When at length her motion is such as to satisfy him, upon the smooth surface of the river, he turns her course upwards towards the rapids, to see how she will sustain a greater trial. As he increases her steam to give her power to overcome the new force with which she has to contend, he watches with eager interest her boiler, inspects the gauge and the safety-valves, and from her movements under the increased pressure of her steam, he receives suggestions for further improvements, or for precautions which will insure greater safety. These he executes, and thus he perhaps goes on for many days or even weeks, trying and examining for the purpose of improvement every working of that mighty power to which he knows hundreds of lives are soon to be intrusted. This now is probation,-trial for the sake of improvement. And what are its results? Why, after this course has been thoroughly and faithfully pursued, this floating palace receives upon her broad deck and in her carpeted and curtained cabins, her four or five hundred passengers. They pour in one long procession of happy groups over the bridge of planks;-father and sonmother and children-young husband and wife,-all with implicit confidence trusting themselves and their dearest interests to her power. See her, as she sails away, how beautiful and yet how powerful are all her motions!" That beam glides up and down gently and smoothly in its grooves, and yet, gentle as it seems, hundreds of horses could scarcely hold it still. There is no apparent violence, but every movement is with almost irresistible power. How graceful is her form, and yet how mighty is the momentum with which she presses on her way. Loaded with life, and her

self the very symbol of life and power, she seems something æthereal-unreal, which ere we look again will have vanished away. And though she has within her bosom a furnace glowing with furious fires, and a reservoir of death, -the elements of most dreadful ruin and conflagration,—of destruction the most complete, and agony the most unutterable, and though her strength is equal to the united energy of two thousand men, she restrains it all. She was constructed by genius, and has been tried and improved by fidelity and skill;—and one man governs and controls her, stops her and sets her in motion, turns her this way and that as easily and certainly as the child guides the gentle lamb. She walks over the hundred and sixty miles of her route without rest and without fatigue, and the passengers, who have slept in safety in her berths, with destruction by water without and by fire within, defended only by a plank from the one, and by a sheet of copper from the other, land at the appointed time in safety.

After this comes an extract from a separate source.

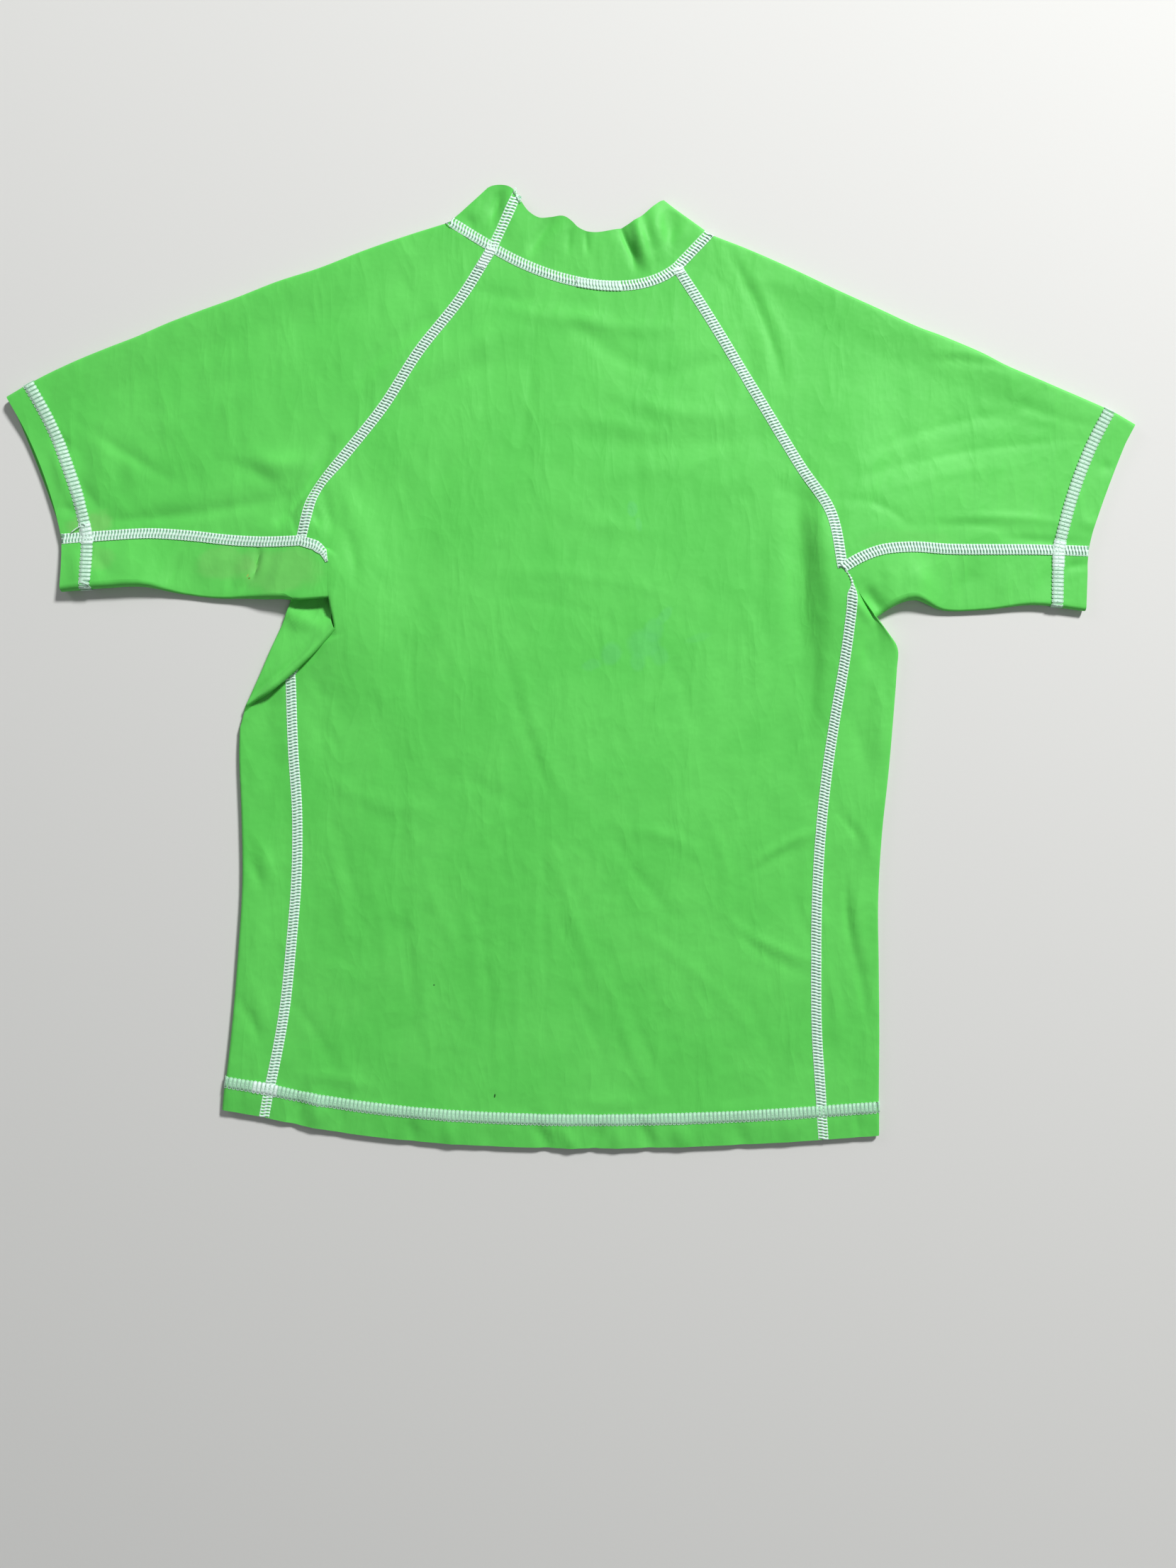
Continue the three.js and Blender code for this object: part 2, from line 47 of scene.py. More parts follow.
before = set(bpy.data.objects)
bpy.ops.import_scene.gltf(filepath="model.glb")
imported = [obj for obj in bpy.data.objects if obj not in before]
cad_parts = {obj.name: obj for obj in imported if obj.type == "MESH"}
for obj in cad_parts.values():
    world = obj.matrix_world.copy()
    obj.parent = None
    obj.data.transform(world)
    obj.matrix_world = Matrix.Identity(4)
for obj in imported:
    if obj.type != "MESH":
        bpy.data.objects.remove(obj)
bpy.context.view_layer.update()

MM = 0.001
BODY = "root"
CLOTH_SLOT = "swim_jersey"
THREAD_SLOT = "seam_thread"

# ---------------------------------------------------------------- layers, in millimetres
LOWER_LAYER = 1.25  # middle of the lower layer, which leaves room for the stitches under it
REST_HEIGHT = 3.4  # middle of the upper layer
LEAST_HEIGHT = 2.45  # least height of that, in a trough
SEAM_REACH = 24.0  # how far a lifted seam raises the cloth beside it
SLEEVE_REACH = {"left": 28.0, "right": 110.0}  # the same on the sleeves
SWELL_REACH = 11.0  # the same where a seam only makes up the difference to a swell of the back panel
FOLD_REACH = 30.0  # how far a full folded edge raises the cloth beside it
COLLAR_RISE = 1.6  # extra height of the back of the collar
COLLAR_SPARE = 0.4  # how much more its doubled cloth is kept above the lower layer
LEAST_BLEND = 0.4  # how roundly a trough ends on the least height
CURL_RADIUS = 2.0  # of the back panel's edge where it is rolled over as a fold
SEAM_LAP = 0.25  # how far the left strip laps over the back panel where no stitches cover their seam
CREASE_GAIN = 1.35  # height of every crease, as a share of its row's height
CREASE_SPREAD = 0.85  # and its width, as a share of its row's width
CREASE_ENDS = 0.33  # height of a crease at its ends, as a share of its middle
SKIN = 0.35  # from the middle surface of single cloth to its outer skin
CROSSING_LIFT = 0.25  # the underarm seams are sewn over the ends of the raglans and sides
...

My reader, you have within you susceptibilities and powers, of which you have little present conception,-energies which are hereafter to operate in producing fulness of enjoyment or horrors of suffering, of which you now but little conceive. You are now on trial. God wishes you to prepare yourself for safe and happy action. He wishes you to look within, to examine the complicated movements of your heart, to detect what is wrong,-to modify what needs change, and rectify every irregular motion. You go out to try your moral powers upon the stream of active life, and then return to retirement to improve what is right, and remedy what is wrong. Renewed opportunities of moral practice are given you, that you may go on from strength to strength, until every part of that complicated moral machinery of which the human heart consists, will work as it ought to work, and is prepared to accomplish the mighty purposes for which your powers are designed. You are on trial on probation, now. You will enter upon active

service in another world.

In order, however, that the reader may understand fully the views to be presented in this chapter, I wish to point out particularly the difference between the condition of the boat I have described when she was on trial and when she was afterwards in actual service. While she was on trial she

sailed this way and that, merely for the purpose of ascertaining her powers and her deficiencies, in order that the former might be increased and the latter remedied. The engineer steered her to the rapids, we supposed, but it was not because he particularly wished to pass the rapids, but only to try the power of the boat upon them. Perhaps with the same design, he might run along a curved or indented shore, penetrating deep into creeks, or sweeping swiftly round projecting headlands; and this, not because he wishes to examine that shore, but only to see how his boat will obey her helm. Thus he goes on placing her again and again in situations of difficulty, for the purpose simply of proving her powers, and enabling him to perfect the operation of her machinery. Afterwards, when she comes into actual service, when she has received her load, and is transporting it to its place of destination, the object is entirely changed,-service, not improvement, is now the aim. Her time of trial is ended.

The Bible everywhere considers this world as one of trial and discipline, introductory to another world of actual service, which is yet to come. A child, as he comes forward into life, is surrounded with difficulties which might easily have been avoided, if the Ruler over all had wished to avoid them. But he did not. That child is on trial,-moral trial; and just exactly as the helmsman of the steam-boat steered her to the rapids, for the purpose of bringing her into difficulty, so does God arrange, in such a manner, the circumstances of childhood and youth, as to bring the individual into various difficulties, which will try his moral strength, and, if the child does his duty, be the means of improving them. He may learn contentment and submission by the thousand disappointments which occur, and patience and fortitude by his various sufferings, and perseverance by encountering the various obstacles which oppose his progress. These difficulties, and sufferings, and obstacles might all have easily been avoided. God might have so formed the human mind, and so arranged the circumstances of life, that every thing should have gone smoothly with us. But he wishes for these things as trials,-trials for the sake of our improvement, and he has filled life with them, from the cradle to the grave.